Thursday, July 26, 2007

The Lost Weekend (1945): Eitan's Take

Watching Billy Wilder's uncompromising, grim, and deeply unsettling The Lost Weekend, I was reminded of great episodes of the Twilight Zone. It wasn't just the eerie theremin music wafting through the background; it was the entire mood -- a mournful dirge on a member of humanity lost forever to a hidden and psychotic demon. In the case of Don Birnam (Ray Milland), this demon is alcohol, but for all intents and purposes it could have been anything. The genius of The Lost Weekend lies in its shocking honesty and its deep concern for its protagonist, who cycles painfully through self-deprecation, violence, hallucination, utter self-hatred, bizarre confidence, brutal honesty, and back again as he slips into bottle after bottle of rye, whiskey, and gin. Wilder the director is concerned with Birnam the sad and angry alcoholic not because he's the most fascinating character in the world, or because he's wholly redeemable (in most ways, he's completely unredeemable as a human being), but because he's so frighteningly real. At times, I forgot I was watching a film, and instead felt like I was looking through a muddy glass window into any bar on any street in any city in the country.

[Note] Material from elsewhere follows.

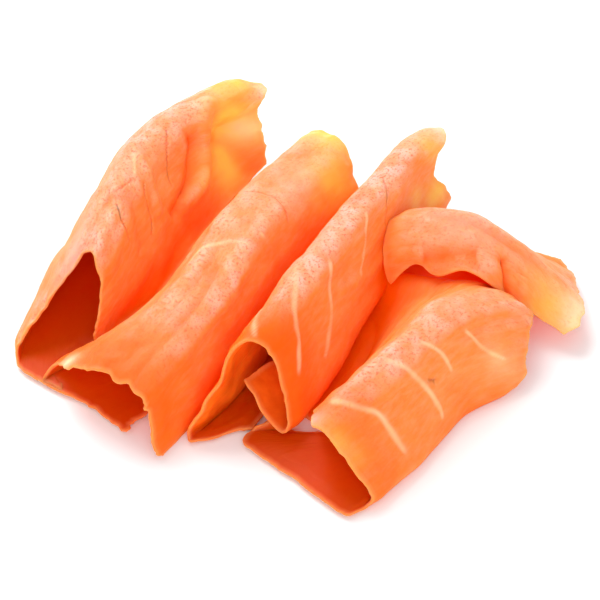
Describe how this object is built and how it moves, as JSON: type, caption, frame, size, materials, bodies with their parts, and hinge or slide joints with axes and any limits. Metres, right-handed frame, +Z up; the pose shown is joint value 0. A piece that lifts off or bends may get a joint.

In bringing Birnam face to face with reality (including one night in a stark sanitarium filled with shrieking withdrawal sufferers and a planned rendezvous between his face and a pistol), we're reminded not of the grisly effects of alcoholism -- mind you, this is not a morality play or an expose as much as it is, simply, a pull-no-punches exploration of madness -- but of the power of film to convey the utter sadness and depravity of human beings when pushed to the edge. Wilder is so effective at conveying this dark truth that he is able to direct the audience's reaction with absolute precision (a talent he shared with Hitchcock, who directed the similarly dark but much more whimsical Rebecca); we are never allowed to feel schadenfreude for Birnam, nor are we ever allowed to truly identify with him. The Lost Weekend leaves us paralyzed, wishing we could do something to stop his pain and the pain of all who surround him, but watching with an unstoppable and sick fascination nevertheless. It is one of the great early Best Picture winners, and one of cinema's sickest and most compulsively watchable masterpieces about a train wreck of a human being. 9/10.